Le but de la loi 96-2005 était de garantir le maximum de transparence dans les tractations financières et d’accorder un rôle plus important aux commissaires au compte et auditeurs qui doivent dénoncer tout acte de malversation susceptibles de menacer les intérêts des entreprises et en particulier celles qui font appel à l’épargne publique.

Cette loi a-t-elle été respectée?

Dans une évaluation du ministère des Finances sur son degré d’application, on a remarqué la croissance du nombre d’entreprises qui ont déclaré leurs activités et donné des informations sur leurs chiffres d’affaires et leurs bénéfices. Ce nombre qui était en 2007 de 71% est passé à 86% en 2008 pour atteindre les 88% en 2009 et près de 96% lors du troisième trimestre 2009.

A la loi 96-2005 ont succédé la loi 69-2007, la loi 16-2009 et enfin la circulaire 06-2011 de la Banque centrale.

En présence d’un arsenal légal aussi important plaidant pour une meilleure gouvernance, les résultats ont-ils été probants sur le terrain?

Ce n’est pas le cas, répondent les auteurs de la recherche, car le tissu économique tunisien formé en grande partie de PME/PMI familiales a depuis toujours été un terrain propice aux conflits sociaux tels ceux sur la succession, la gestion et d’autres à l’origine de nombre de faillites. Les placements et les augmentations de capital étaient tenus secrets et gérés, à l’époque, par la famille régnante, ce qui n’était pas pour assurer une grande transparence des tractations et des contrats.

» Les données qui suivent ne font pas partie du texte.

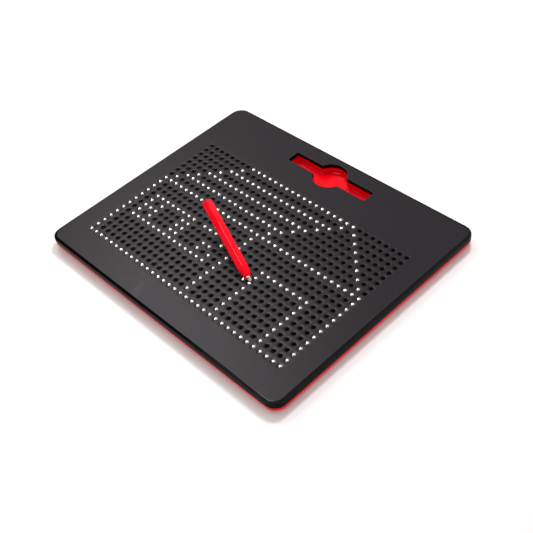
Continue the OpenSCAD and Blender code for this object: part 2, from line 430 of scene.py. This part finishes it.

L’existence des lois n’a pas empêché des personnes influentes de les contourner, tout le monde le savait, personne ne réagissait. Le cas de Carthage Cement en serait la parfaite illustration, estiment les auteurs de la présente étude, personne n’a pensé à protéger les actionnaires ou à respecter les règles régissant le marché financier.

L’échec de la gouvernance d’entreprise en Tunisie n’est pas dû uniquement au cadre juridique, mais aussi au rôle joué par les différents acteurs dans les secteurs privé et public dans la gestion des rapports entre opérateurs privés et décideurs publics.

En fait, les régulateurs n’ont pas accompli correctement leur devoir mais pouvaient-ils avant le 14 janvier faire autrement?

L’arsenal juridique mis en place en Tunisie semble être suffisant pour l’application des procédures de contrôle et d’organisation. Mais aussi loin que les hommes qui doivent appliquer les lois n’oseront pas le faire ou auront peur, ces lois demeureront impuissantes et inefficaces. Et les pratiques que nous voyons aujourd’hui sur la scène politique et économique ne sont pas rassurantes: «Il n’est pas acceptable que le gouvernement nomme le gouverneur de la Banque centrale et le président du marché financier. Ces institutions doivent être indépendantes pour garantir la transparence, l’efficacité et la bonne gouvernance».

En fait, les temps et les gouvernements changent, les pratiques restent les mêmes.